The Court notes that a motion to dismiss should not be granted unless it is clear from the pleadings that the plaintiff can prove no set of facts that would support his claim for relief.Brooks v. Blue Cross Blue Shield, 116 F.3d 1364, 1369 (11th Cir. 1997). Such motions are viewed with disfavor and rarely granted. Brooks, 116 F.3d at 1369. This Court is required to accept well pled allegations as true and is required to draw all inferences in favor of the Plaintiff.
A claim for racial discrimination made pursuant to Title VII requires that the Plaintiff have some type of employment relationship with Defendant. 42 U.S.C. §§ 2000e(b), 2000e-2(a);Llampallas v. Mini-Circuits, Inc., 163 F.3d 1236 (11th Cir. 1998). Plaintiff admits in his complaint, amended complaint, and response to the motion to dismiss that he is not an employee of the Defendant Barr-Allen. (Tabs 2, 9). Therefore, even if Defendant's actions were racially discriminatory, Plaintiff cannot obtain relief under Title VII because no employer/employee relationship exists between Plaintiff and Defendant. Accordingly, Defendant Barr-Allen's motion to dismiss the Title VII claim (Tab 30) is GRANTED.
Plaintiff also makes a claim for racial discrimination in violation of the 14th Amendment. In order to make a claim under the 14th Amendment, a plaintiff must show some state action on behalf the Defendant. Foxy Lady, Inc. v. City of Atlanta, 347 F.3d 1232 (11th Cir. 2003). Plaintiff has not made any allegation or shown any state action on behalf of Defendant Barr-Allen that relates to Plaintiff. Even if Defendant's actions were racially discriminatory, without state action, Plaintiff cannot obtain relief under the 14th Amendment as alleged. Therefore, Defendant Barr-Allens motion to dismiss the 14th Amendment claim (Tab 30) is GRANTED.
Lastly, Plaintiff arguably makes a claim for racial discrimination under Title VI. In order to recover for a violation of Title VI, a plaintiff must show that Defendant received federal funds. 42 U.S.C. 2000d; Shotz v. City of Plantation, 344 F.3d 1161 (11th Cir. 2003). Plaintiff has not made any allegation or made a showing that Defendant Barr-Allen receives any federal funding. Even if Defendant's actions were racially discriminatory, without the showing or allegation that Barr-Allen received federal funds, a claim under Title VI is barred as a matter of law. Therefore, Defendant Barr-Allen's motion to dismiss the Title VI claim (Tab 30) is GRANTED.
Defendant National has interpreted Plaintiff's filing as a motion for reconsideration. (Tab 34). Local Rule 7.6 requires that the filing of motions for reconsideration "be filed with the Clerk of court within ten (10) days after entry of the order or judgment." L.R. 7.6. Further, a motion for reconsideration is generally limited to three circumstances: (1) where there is newly discovered evidence; (2) where there is a new development or change in case law; or, (3) where the Court needs to correct a clear error of law or fact. Bryan v. Murphy, 246 F.Supp.2d 1256 (N.D.Ga. 2003).

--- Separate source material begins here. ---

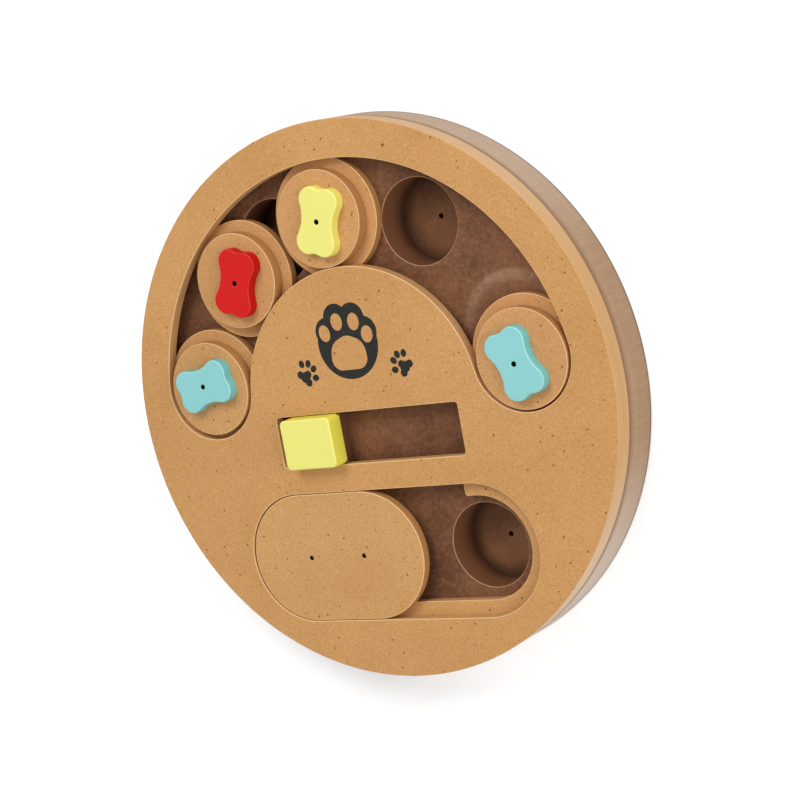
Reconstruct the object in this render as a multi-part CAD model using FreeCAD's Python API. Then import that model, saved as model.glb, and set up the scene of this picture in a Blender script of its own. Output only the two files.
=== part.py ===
import math
import os

import FreeCAD
import Part

os.makedirs("parts", exist_ok=True)

# Round wooden puzzle feeder, millimetres, lying flat with its face up (+Z).
# The origin is the centre of the underside, and +Y points at the arc channel.

# Four boards, glued in a stack from the bottom up
DISC_R = 125.0
BACK_T, CUP_T, GUIDE_T, FACE_T = 2.5, 18.0, 5.0, 5.0
Z_CUP = BACK_T
Z_FLOOR = Z_CUP + CUP_T
Z_LIP = Z_FLOOR + GUIDE_T
Z_TOP = Z_LIP + FACE_T
EDGE = 0.4

# Clearances of the sliding pieces
GAP_SIDE = 0.4
GAP_UNDER = 0.2
GAP_OVER = 0.3
GAP_TURN = 0.1
RUN_FIT = 0.06
TRACK_PLAY = 1.8

# Arc channel, concentric with the disc, with round ends. Its groove holds the flanges down.
RIM_WALL = 11.8
TRACK_END = 9.0
MOUTH_HALF = 23.5
FLANGE_R, FLANGE_H = 26.8, GUIDE_T - GAP_UNDER - GAP_OVER
GROOVE_HALF = FLANGE_R + TRACK_PLAY
TRACK_R = DISC_R - RIM_WALL - GROOVE_HALF

# Cups drilled right through the cup board, each over a small hole in the back
CUP_R, CENTRE_HOLE_R = 19.0, 1.1
CUP_ANGLES = (TRACK_END, 61.8, 116.4, 180.0 - TRACK_END)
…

In this case, the motion was filed more than ten days after the order was entered. A review of the motion on the merits does not show any newly discovered evidence, a change in the law or that the Court needs to correct an error of law or fact. Therefore, to the extent that Plaintiff's response can be deemed a motion for reconsideration, the motion (Tab 34) is DENIED. SO ORDERED.